I can't help but feel that some of these measures perhaps give an illusion of security.
I also wonder with say computer forensics whether something like a file timestamp could be used as evidence in court since these could be easily tampered with by someone using a non standard FS driver.
[0] http://hsc.fr/ressources/outils/dns2tcp/index.html.en [1] http://code.kryo.se/iodine/
In relation to the legal questions raised elsewhere on this thread, I'm guessing that it's a non-issue when it's a built-in feature of the device. I think the argument could be logically extended to using plug-ins that switch user agent strings?

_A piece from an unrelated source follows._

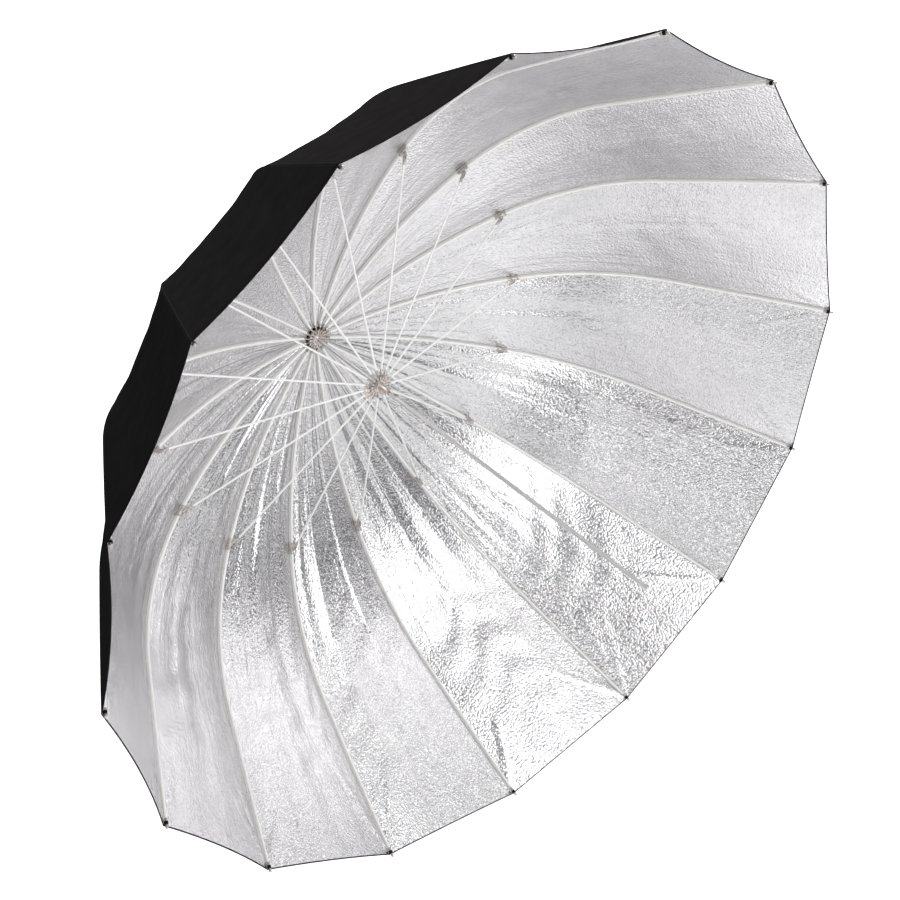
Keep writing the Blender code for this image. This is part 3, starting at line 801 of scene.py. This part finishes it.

People who want to use their internet on the move are very likely to have a smartphone or at least a dongle and 3G is usually fast enough.
Here in the UK the train services used to provide free wifi to travelers but recently they decided to charge for it and give the option of a free trial.
On my last journey I tried the free trial and found that it was just as slow as it had always been but was now £5 an hour.
I would have been seriously disappointed if I had paid for that service. Luckily I could just use my mobile phone tethering and get nice fast access.
Surely a better model would be to provide access for free but use some DNS redirection of the popular ad services to redirect the ads to ones of your choice and reap the benefits of those clicks.
I also let a lady in the carriage use my connection for a few minutes to check her emails so it's not like you necessarily need your own connection either.
I certainly don't abuse it; simply from time to time you need some internet access (to check an email, to download some piece of software, to google for a technical problem) and I wouldn't pay 39 euros/month for a 3G "key" that I'd use maybe once a month, no thanks.
And if you can't trust Norwegian folk with your data, then you can roll your own "Turbo" with Ziproxy or at least SOCKS proxy over gzipped connection.